[start of INFORMATION SUPPLIED]

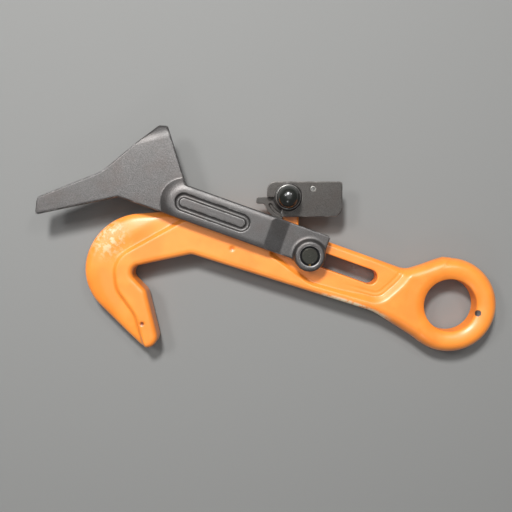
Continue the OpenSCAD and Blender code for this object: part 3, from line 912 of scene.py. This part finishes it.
def collar_field(p):
    """The collar: a disc with rounded edges, less the plunger's and the index pin's holes."""
    along, up = lock_frame(p[:, 0], p[:, 1])
    radius = np.hypot(along, up)
    solid = rounded_slab(radius - collar_r, beyond(p[:, 2], collar_low, collar_high), 0.5)
    solid = cut_out(solid, radius - 3.01, 0.15)
    return cut_out(solid, np.hypot(along - index_pin_out, up) - 1.5, 0.15)


def polished_knob():
    """Moulded black resin, polished, with a hint of orange peel and a few fine scratches."""
    made, tree, shader, place = new_finish("polished_black_knob")
    swell = noise(tree, place, 160.0, 2.0, 0.5)
    scratched = tree.nodes.new("ShaderNodeMapping")
    scratched.inputs["Scale"].default_value = (200.0, 3500.0, 900.0)
    scratched.inputs["Rotation"].default_value = (0.4, 0.3, 0.7)
    tree.links.new(place, scratched.inputs["Vector"])
    lines = spread(tree, noise(tree, scratched.outputs["Vector"], 1.0, 3.0, 0.7), 0.62, 0.72)
    shader.inputs["Coat Weight"].default_value = 0.8
    shader.inputs["Coat Roughness"].default_value = 0.21
    tree.links.new(mix_colour(tree, swell, (0.006, 0.0065, 0.005), (0.011, 0.012, 0.009)),
                   shader.inputs["Base Color"])
    tree.links.new(spread(tree, lines, 0.0, 1.0, 0.24, 0.40), shader.inputs["Roughness"])
    tree.links.new(bump(tree, swell, 0.12, 0.0006), shader.inputs["Normal"])
    return made


# Painted shade: the collar's face is near-black inside its rim, under the ball.
lock_bright = turned_metal("collar_steel", (0.56, 0.55, 0.52), lock_at, 0.36, 1.0, 0.3,
                           painted_shade_within=collar_r - 0.3)
fit(mesh_object("bright_collar", *skin(collar_field, *cad_corners("knob_collar"), 0.42)),
    "knob", "bright_steel", lock_bright, "knob_collar")
flat_r = math.sqrt(ball_r ** 2 - (ball_z - ball_flat) ** 2)
low_angle = math.atan2(ball_flat - ball_z, flat_r)
ball_side = [(ball_r * math.cos(a), ball_z + ball_r * math.sin(a), 0)
             for a in np.linspace(low_angle, math.pi / 2, 40)[:-1]]
fit(turned("polished_ball", lock_at, [(0, ball_flat, 0), *ball_side, (0, ball_z + ball_r, 0)]),
    "knob", "black_knob", polished_knob(), "ball_knob")
finish_nodes(lock_steel, "plunger", "plunger_washer", "index_pin")
finish_nodes(lock_ring_black, "plunger_spring", "plunger_clip")
finish_nodes(turned_metal("insert_brass", (0.66, 0.48, 0.18), lock_at, 0.28), "knob_insert")
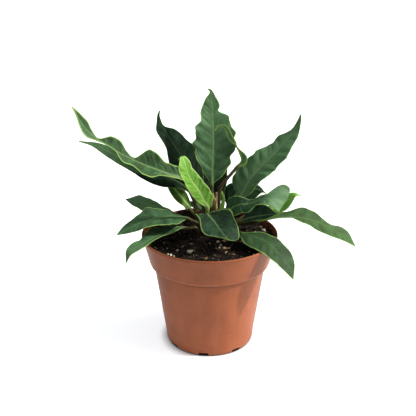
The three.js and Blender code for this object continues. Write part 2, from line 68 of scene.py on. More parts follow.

[end of INFORMATION SUPPLIED]

PROBLEM
Only the lines from the first line of the material above through the line that contains "return cut_out(solid, np.hypot(along" should be quoted, each one exactly.

RESPONSE
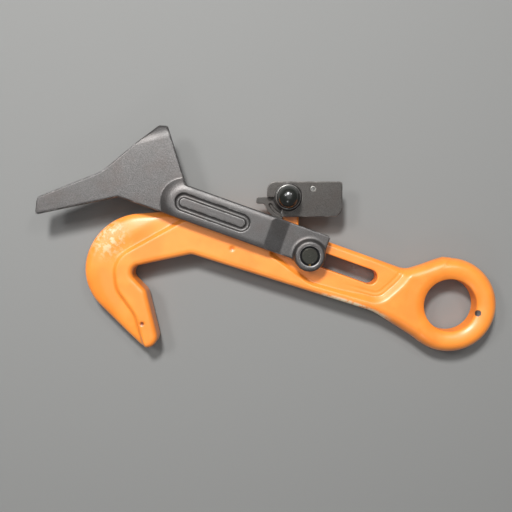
Continue the OpenSCAD and Blender code for this object: part 3, from line 912 of scene.py. This part finishes it.
def collar_field(p):
    """The collar: a disc with rounded edges, less the plunger's and the index pin's holes."""
    along, up = lock_frame(p[:, 0], p[:, 1])
    radius = np.hypot(along, up)
    solid = rounded_slab(radius - collar_r, beyond(p[:, 2], collar_low, collar_high), 0.5)
    solid = cut_out(solid, radius - 3.01, 0.15)
    return cut_out(solid, np.hypot(along - index_pin_out, up) - 1.5, 0.15)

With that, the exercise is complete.